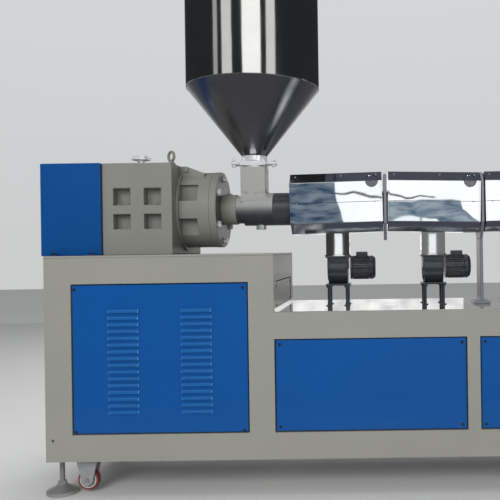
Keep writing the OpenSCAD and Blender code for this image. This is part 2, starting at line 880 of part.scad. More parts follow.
module screw() {
    screw_r = bore_d / 2 - screw_clearance;
    root_r = screw_r * 0.72;
    length = barrel_end - feed_at;
    color(steel) axis_to_x(x0 + feed_at, axis_z) {
        cylinder(r = screw_r, h = throat_at - throat_bore_d / 2 - 1);
        cylinder(r = root_r, h = length - screw_tip_l);
        translate([0, 0, length - screw_tip_l]) cylinder(r1 = root_r, r2 = 2, h = screw_tip_l - 1);
        translate([0, 0, feed_l]) cylinder(r = screw_r, h = length - feed_l - screw_tip_l - bore_d);
    }
}

module barrel() {
    color(steel) axis_to_x(x0 + barrel_at, axis_z) difference() {
        cylinder(d = barrel_d, h = barrel_end - barrel_at);
        translate([0, 0, -over]) cylinder(d = bore_d, h = barrel_end - barrel_at + 2 * over);
    }
}

module die_flange() {
    color(steel) axis_to_x(x0 + barrel_end - die_flange_t, axis_z) difference() {
        cylinder(r = die_flange_r, h = die_flange_t);
        translate([0, 0, -over]) cylinder(r = barrel_r + seat_gap, h = die_flange_t + 2 * over);
        for (i = [0:die_bolts - 1]) rotate([0, 0, (i + 0.5) * 360 / die_bolts])
            translate([die_pcd / 2, 0, -over]) cylinder(d = die_bolt_d, h = die_flange_t + 2 * over);
    }
}

// The upper half of the covers' eight-sided outline, drawn in Y and Z from the split
function half_outline(w, h, c, low) = [[w, low], [w, h - c], [w - c, h], [c - w, h], [-w, h - c], [-w, low]];

// What the chamfer of the inside is, so that the sheet has one thickness
function inner_chamfer(c, t) = c - t * (2 - sqrt(2));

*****

Task goal: The data above must be returned in full, exactly as written.

In response:
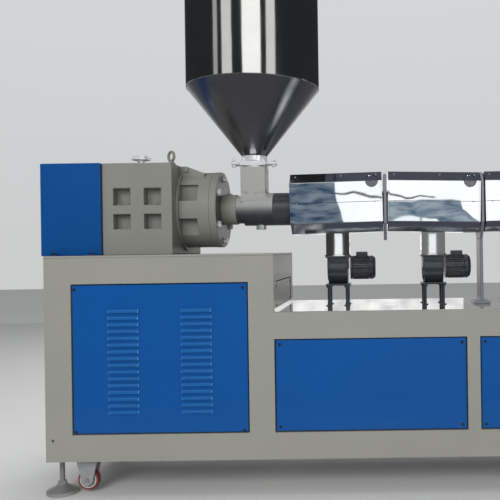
Keep writing the OpenSCAD and Blender code for this image. This is part 2, starting at line 880 of part.scad. More parts follow.
module screw() {
    screw_r = bore_d / 2 - screw_clearance;
    root_r = screw_r * 0.72;
    length = barrel_end - feed_at;
    color(steel) axis_to_x(x0 + feed_at, axis_z) {
        cylinder(r = screw_r, h = throat_at - throat_bore_d / 2 - 1);
        cylinder(r = root_r, h = length - screw_tip_l);
        translate([0, 0, length - screw_tip_l]) cylinder(r1 = root_r, r2 = 2, h = screw_tip_l - 1);
        translate([0, 0, feed_l]) cylinder(r = screw_r, h = length - feed_l - screw_tip_l - bore_d);
    }
}

module barrel() {
    color(steel) axis_to_x(x0 + barrel_at, axis_z) difference() {
        cylinder(d = barrel_d, h = barrel_end - barrel_at);
        translate([0, 0, -over]) cylinder(d = bore_d, h = barrel_end - barrel_at + 2 * over);
    }
}

module die_flange() {
    color(steel) axis_to_x(x0 + barrel_end - die_flange_t, axis_z) difference() {
        cylinder(r = die_flange_r, h = die_flange_t);
        translate([0, 0, -over]) cylinder(r = barrel_r + seat_gap, h = die_flange_t + 2 * over);
        for (i = [0:die_bolts - 1]) rotate([0, 0, (i + 0.5) * 360 / die_bolts])
            translate([die_pcd / 2, 0, -over]) cylinder(d = die_bolt_d, h = die_flange_t + 2 * over);
    }
}

// The upper half of the covers' eight-sided outline, drawn in Y and Z from the split
function half_outline(w, h, c, low) = [[w, low], [w, h - c], [w - c, h], [c - w, h], [-w, h - c], [-w, low]];

// What the chamfer of the inside is, so that the sheet has one thickness
function inner_chamfer(c, t) = c - t * (2 - sqrt(2));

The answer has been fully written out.